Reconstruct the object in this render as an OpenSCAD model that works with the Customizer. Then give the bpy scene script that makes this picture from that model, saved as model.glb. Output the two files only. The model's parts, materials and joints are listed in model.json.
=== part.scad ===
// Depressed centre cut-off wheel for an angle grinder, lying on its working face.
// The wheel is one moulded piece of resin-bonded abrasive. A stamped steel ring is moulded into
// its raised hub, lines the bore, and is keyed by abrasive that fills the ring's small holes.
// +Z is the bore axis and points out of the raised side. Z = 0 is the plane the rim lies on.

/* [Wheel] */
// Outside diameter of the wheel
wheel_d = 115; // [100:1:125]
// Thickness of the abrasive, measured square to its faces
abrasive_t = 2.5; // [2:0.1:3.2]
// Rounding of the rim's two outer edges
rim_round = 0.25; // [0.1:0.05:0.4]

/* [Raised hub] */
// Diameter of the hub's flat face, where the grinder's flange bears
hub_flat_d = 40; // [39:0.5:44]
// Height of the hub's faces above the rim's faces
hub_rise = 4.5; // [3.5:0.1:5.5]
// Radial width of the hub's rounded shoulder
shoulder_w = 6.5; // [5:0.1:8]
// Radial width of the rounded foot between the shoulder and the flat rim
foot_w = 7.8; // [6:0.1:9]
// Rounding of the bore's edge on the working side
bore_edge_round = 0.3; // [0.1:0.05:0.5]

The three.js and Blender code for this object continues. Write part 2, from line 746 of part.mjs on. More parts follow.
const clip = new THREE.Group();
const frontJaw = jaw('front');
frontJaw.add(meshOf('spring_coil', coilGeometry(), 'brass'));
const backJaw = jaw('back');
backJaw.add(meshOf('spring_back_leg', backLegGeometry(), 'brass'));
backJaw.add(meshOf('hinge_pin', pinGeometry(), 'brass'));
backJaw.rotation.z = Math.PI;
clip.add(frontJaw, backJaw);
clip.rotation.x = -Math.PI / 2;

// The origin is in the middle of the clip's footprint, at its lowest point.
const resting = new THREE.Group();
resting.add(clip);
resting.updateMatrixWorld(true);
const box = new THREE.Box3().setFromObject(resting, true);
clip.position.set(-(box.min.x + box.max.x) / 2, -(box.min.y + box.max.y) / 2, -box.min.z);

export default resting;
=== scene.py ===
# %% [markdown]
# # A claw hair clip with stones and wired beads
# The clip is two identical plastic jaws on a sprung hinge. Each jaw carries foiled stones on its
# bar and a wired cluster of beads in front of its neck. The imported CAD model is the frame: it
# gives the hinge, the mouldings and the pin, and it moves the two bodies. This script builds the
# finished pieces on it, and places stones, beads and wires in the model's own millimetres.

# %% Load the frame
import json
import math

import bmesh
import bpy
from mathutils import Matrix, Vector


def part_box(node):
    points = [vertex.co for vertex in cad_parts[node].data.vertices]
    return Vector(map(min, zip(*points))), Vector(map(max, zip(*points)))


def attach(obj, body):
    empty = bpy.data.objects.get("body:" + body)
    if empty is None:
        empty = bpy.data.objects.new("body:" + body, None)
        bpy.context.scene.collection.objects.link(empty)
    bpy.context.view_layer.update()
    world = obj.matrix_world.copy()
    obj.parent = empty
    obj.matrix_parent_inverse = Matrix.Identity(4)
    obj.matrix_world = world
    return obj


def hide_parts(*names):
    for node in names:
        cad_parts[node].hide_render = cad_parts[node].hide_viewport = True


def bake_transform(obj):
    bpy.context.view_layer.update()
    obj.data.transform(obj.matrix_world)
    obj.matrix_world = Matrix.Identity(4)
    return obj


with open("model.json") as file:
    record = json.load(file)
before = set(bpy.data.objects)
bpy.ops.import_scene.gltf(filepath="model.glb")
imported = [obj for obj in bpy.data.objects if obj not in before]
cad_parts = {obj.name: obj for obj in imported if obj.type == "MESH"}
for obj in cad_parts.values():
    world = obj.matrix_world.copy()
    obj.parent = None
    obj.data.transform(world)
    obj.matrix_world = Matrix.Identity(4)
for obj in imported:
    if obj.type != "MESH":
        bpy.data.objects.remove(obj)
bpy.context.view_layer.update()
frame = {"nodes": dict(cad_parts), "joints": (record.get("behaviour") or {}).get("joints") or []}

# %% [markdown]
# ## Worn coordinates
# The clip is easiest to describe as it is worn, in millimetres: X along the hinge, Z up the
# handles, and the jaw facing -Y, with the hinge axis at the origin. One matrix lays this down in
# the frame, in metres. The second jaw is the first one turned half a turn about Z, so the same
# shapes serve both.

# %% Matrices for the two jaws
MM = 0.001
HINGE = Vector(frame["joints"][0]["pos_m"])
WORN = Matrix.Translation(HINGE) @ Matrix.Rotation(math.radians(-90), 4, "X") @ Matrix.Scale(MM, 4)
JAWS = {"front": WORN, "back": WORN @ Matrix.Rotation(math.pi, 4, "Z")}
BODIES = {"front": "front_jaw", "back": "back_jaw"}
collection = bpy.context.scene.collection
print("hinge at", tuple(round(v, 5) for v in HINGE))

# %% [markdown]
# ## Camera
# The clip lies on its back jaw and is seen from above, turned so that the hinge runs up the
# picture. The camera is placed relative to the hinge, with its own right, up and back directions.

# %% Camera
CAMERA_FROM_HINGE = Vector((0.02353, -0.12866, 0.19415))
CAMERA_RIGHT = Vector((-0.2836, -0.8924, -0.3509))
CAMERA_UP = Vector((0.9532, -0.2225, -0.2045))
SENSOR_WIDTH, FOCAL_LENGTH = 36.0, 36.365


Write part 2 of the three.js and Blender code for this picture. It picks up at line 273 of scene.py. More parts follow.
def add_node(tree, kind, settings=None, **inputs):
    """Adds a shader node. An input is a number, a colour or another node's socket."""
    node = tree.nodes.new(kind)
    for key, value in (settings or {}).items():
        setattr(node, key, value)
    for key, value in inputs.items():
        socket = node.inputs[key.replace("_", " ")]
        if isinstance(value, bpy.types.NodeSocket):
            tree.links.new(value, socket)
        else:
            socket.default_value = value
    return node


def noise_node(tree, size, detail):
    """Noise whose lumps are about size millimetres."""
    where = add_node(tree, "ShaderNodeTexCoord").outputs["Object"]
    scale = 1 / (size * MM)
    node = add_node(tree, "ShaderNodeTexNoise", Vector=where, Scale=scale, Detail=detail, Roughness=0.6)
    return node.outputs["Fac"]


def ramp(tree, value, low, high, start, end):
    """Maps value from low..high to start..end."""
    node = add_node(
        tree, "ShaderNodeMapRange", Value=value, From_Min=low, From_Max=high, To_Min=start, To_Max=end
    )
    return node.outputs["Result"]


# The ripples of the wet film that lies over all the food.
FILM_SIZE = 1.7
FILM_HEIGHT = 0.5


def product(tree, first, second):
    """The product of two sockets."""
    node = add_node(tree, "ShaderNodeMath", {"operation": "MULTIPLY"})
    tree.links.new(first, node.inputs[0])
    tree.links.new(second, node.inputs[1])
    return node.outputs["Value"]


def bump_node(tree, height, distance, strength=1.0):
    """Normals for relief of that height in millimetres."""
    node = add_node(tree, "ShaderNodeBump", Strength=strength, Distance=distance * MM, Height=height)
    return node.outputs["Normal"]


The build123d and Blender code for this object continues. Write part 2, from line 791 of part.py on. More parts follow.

----------

PROMPT:
Copy out exactly the lines running from the one with "its lowest point." to the one with "points = [vertex.co", including both ends, and nothing more.

RESPONSE BELOW:
// The origin is in the middle of the clip's footprint, at its lowest point.
const resting = new THREE.Group();
resting.add(clip);
resting.updateMatrixWorld(true);
const box = new THREE.Box3().setFromObject(resting, true);
clip.position.set(-(box.min.x + box.max.x) / 2, -(box.min.y + box.max.y) / 2, -box.min.z);

export default resting;
=== scene.py ===
# %% [markdown]
# # A claw hair clip with stones and wired beads
# The clip is two identical plastic jaws on a sprung hinge. Each jaw carries foiled stones on its
# bar and a wired cluster of beads in front of its neck. The imported CAD model is the frame: it
# gives the hinge, the mouldings and the pin, and it moves the two bodies. This script builds the
# finished pieces on it, and places stones, beads and wires in the model's own millimetres.

# %% Load the frame
import json
import math

import bmesh
import bpy
from mathutils import Matrix, Vector


def part_box(node):
    points = [vertex.co for vertex in cad_parts[node].data.vertices]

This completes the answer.